The evening before, clumps of middle-aged out-of-towners, red Make America Great Again hats covering their kippahs, clustered around tables at the Char Bar kosher steakhouse. A common topic of conversation: Would Trump’s Orthodox Jewish daughter, Ivanka, and her husband, Jared Kushner, set to assume a role as a top adviser, make it out of their parade limos the next day in time for Shabbat? (They did: The limos pulled up to the White House at 4:35 p.m. Shabbat came in a few minutes after 5.)
Earlier on Jan. 19, a select group of Jewish Trump supporters attended the Republican Jewish Coalition reception with Sen. Ted Cruz of Texas, Rep. Kevin McCarthy, R-Calif., the House majority leader, and Tom Rose, the conservative Jewish talk show radio maven who is close to Vice President Mike Pence.

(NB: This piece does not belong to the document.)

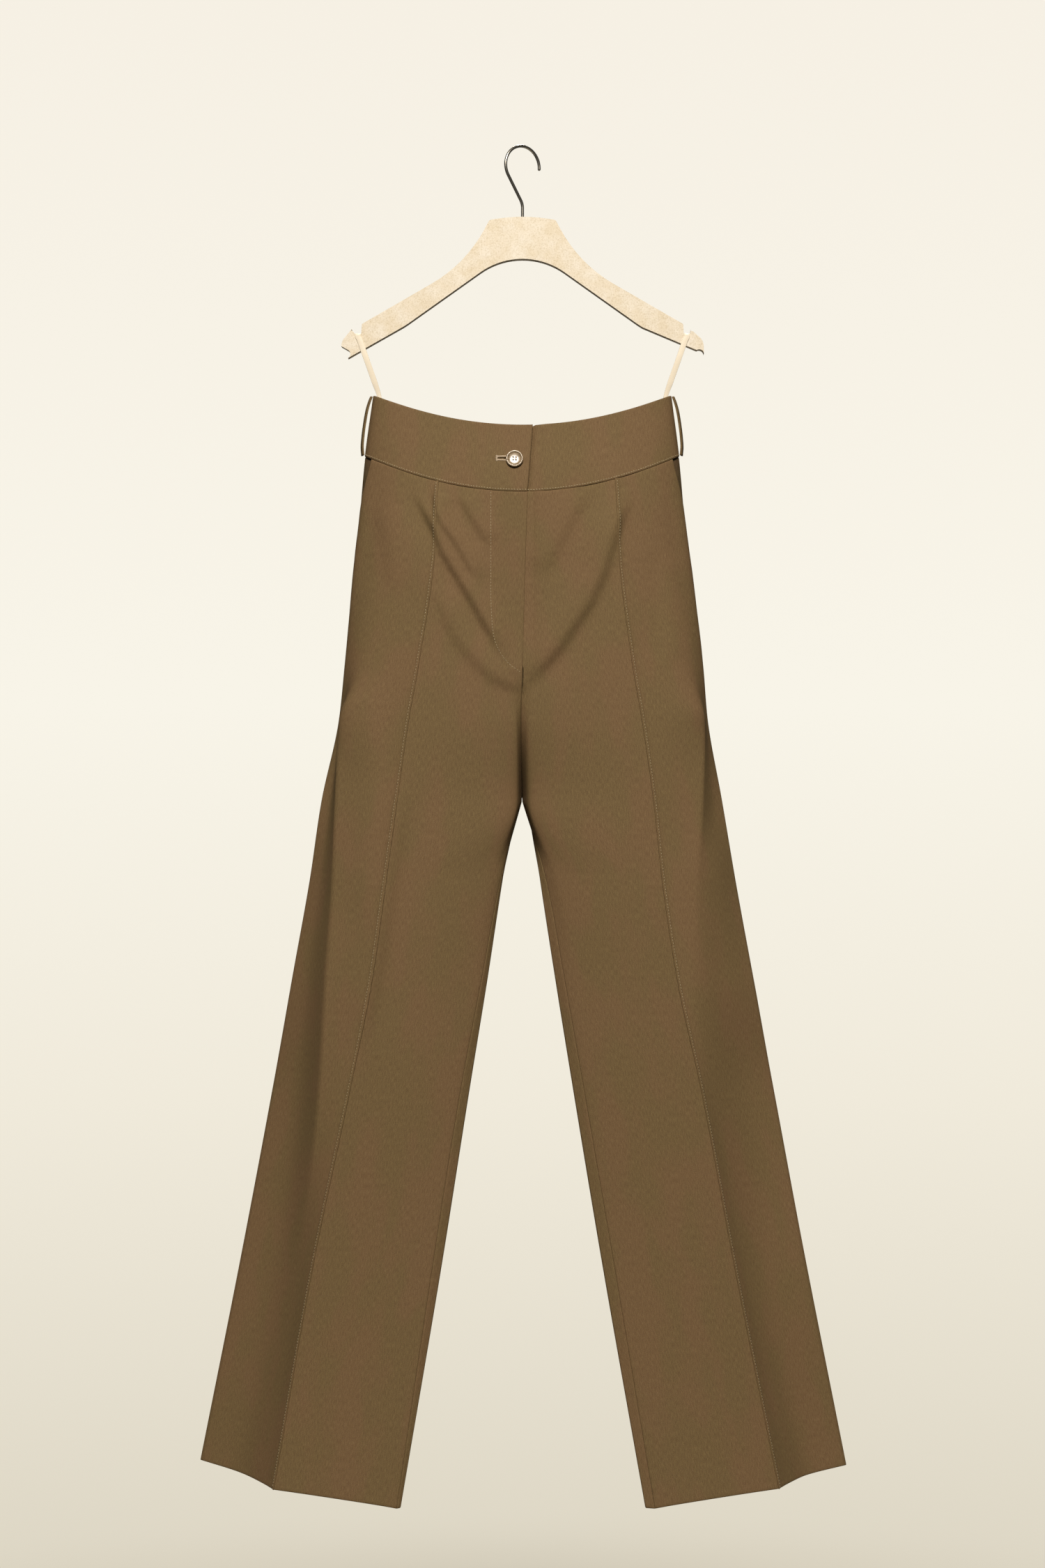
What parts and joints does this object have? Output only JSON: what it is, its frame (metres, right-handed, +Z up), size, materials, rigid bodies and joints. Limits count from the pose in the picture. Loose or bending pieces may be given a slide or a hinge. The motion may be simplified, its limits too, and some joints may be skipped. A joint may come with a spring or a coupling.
{
  "type": "tailored trousers on a hanger",
  "caption": "High-waisted wide-leg trousers with stitched front creases, hung by ribbon loops from a flat notched hanger with a wire hook.",
  "frame": {"origin": "inner crown of the hanger's hook, where it bears on a rail", "axes": "+Z up, +Y to the back, the front of the trousers faces -Y, +X to the viewer's right"},
  "size_m": [0.7048, 0.1506, 1.4655],
  "materials": {
    "twill": "matte olive brown wool twill",
    "satin": "cream satin ribbon",
    "horn": "polished grey brown horn",
    "hanger_plastic": "fine matte, speckled cream",
    "hook_steel": "bright drawn wire"
  },
  "bodies": {
    "root": {"waistband_front_over": "twill", "waistband_front_under": "twill", "waistband_back": "twill", "front_left": "twill", "front_right": "twill", "back_left": "twill", "back_right": "twill", "pocket_facing_left": "twill", "pocket_facing_right": "twill", "belt_loop_left": "twill", "belt_loop_right": "twill", "button": "horn", "ribbon_loop_left": "satin", "ribbon_loop_right": "satin", "hanger_body": "hanger_plastic", "hanger_hook": "hook_steel"}
  },
  "joints": []
}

On the night of Jan. 20, they gathered on the lower floors of the Marriott Marquis at “The Inaugural Shabbat,” sponsored by the Israel Forever Foundation. The hotel is connected to the Washington Convention Center where, as the Shabbat dinner got underway, Trump took his first dance with his wife, Melania.

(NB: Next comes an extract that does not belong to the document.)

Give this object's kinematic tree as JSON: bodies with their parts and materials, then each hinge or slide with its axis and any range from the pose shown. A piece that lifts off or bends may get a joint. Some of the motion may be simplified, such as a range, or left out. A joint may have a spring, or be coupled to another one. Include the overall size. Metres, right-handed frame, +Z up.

Or they were at the American Friends of Lubavitch headquarters near Dupont Circle, where Friday night services were packed with visitors.
The sense of a homecoming, of relaxed and happy banter, was natural, said Matt Brooks, director of the Republican Jewish Coalition. “At the end of the day, I think there’s a huge sense of relief,” he said. “This last eight years we have seen a significant weakening of the U.S.-Israel alliance. Things are going to be very different from the Obama administration. We’re looking forward to a different tone and a relationship.”
And Trump’s quotation of Psalm 133? A natural, Brooks said. “His presidency is going to be about the people, it’s going to be about holding government accountable, rebuilding infrastructure, restrengthening alliances, taking care of the middle class,” he said. “Judaism is predicated on making sure we take care of all people, and we look out for people who are less fortunate.”
Josh Weinberg, the president of ARZA, the Association of Reform Zionists of America, had read Trump’s speech but did not notice the president’s Psalm 133 citation. “OK, it’s a nice line,” Weinberg said. “But forgive my cynicism.”
Jewish marchers who had picked through Trump’s speech said they discovered intimations of exclusion: a rejection of prejudice that was conditioned on opening “your heart to patriotism,” a dystopian vision of “American carnage,” of inner cities in flame and children lost to broken schools.
Most striking for these marchers was Trump’s rallying cry. “From this moment on, it’s going to be America first, America first,” Trump said, an echo of the isolationist and antisemitic movement Americans rejected as they entered World War II.
“I’ve been disappointed before,” said Leslie Shapiro, a retired paralegal from Gaithersburg, Md., recalling past elections. “I’ve never been afraid.”
Rabbi Shira Stutman suggested that Trump had hijacked Psalm 133. “Unity without watching out for one another is not us,” she told a packed Friday evening service for marchers at Sixth and I. “Some of us grew up in this country feeling safe, and the safety is slipping from between our fingers.”
The safety, according to Jewish marchers, was predicated on extending protections to all those who are vulnerable: The women, first of all, who marched because of Trump’s long history of misogynist statements, his recorded boast in 2006 of sexual assault (one he now insists was empty), and his pledge to roll back abortion rights as president. But also protections for the minorities he named as a threat during the campaign, Mexicans and Muslims.
“Resistance is awakened at the intersection of love and holy outrage,” Rabbi Sharon Brous, the leader of Los Angeles’ IKAR congregation, told the hundreds of thousands of protesters.
“Our children will one day ask us, ‘Where were you when our country was thrust into a lion’s den of demagoguery and division?’ And we will say, ‘I stood with love, I stood with hope, I stood with sisters and brothers of all religions and all races and all genders and sexualities,'” she said.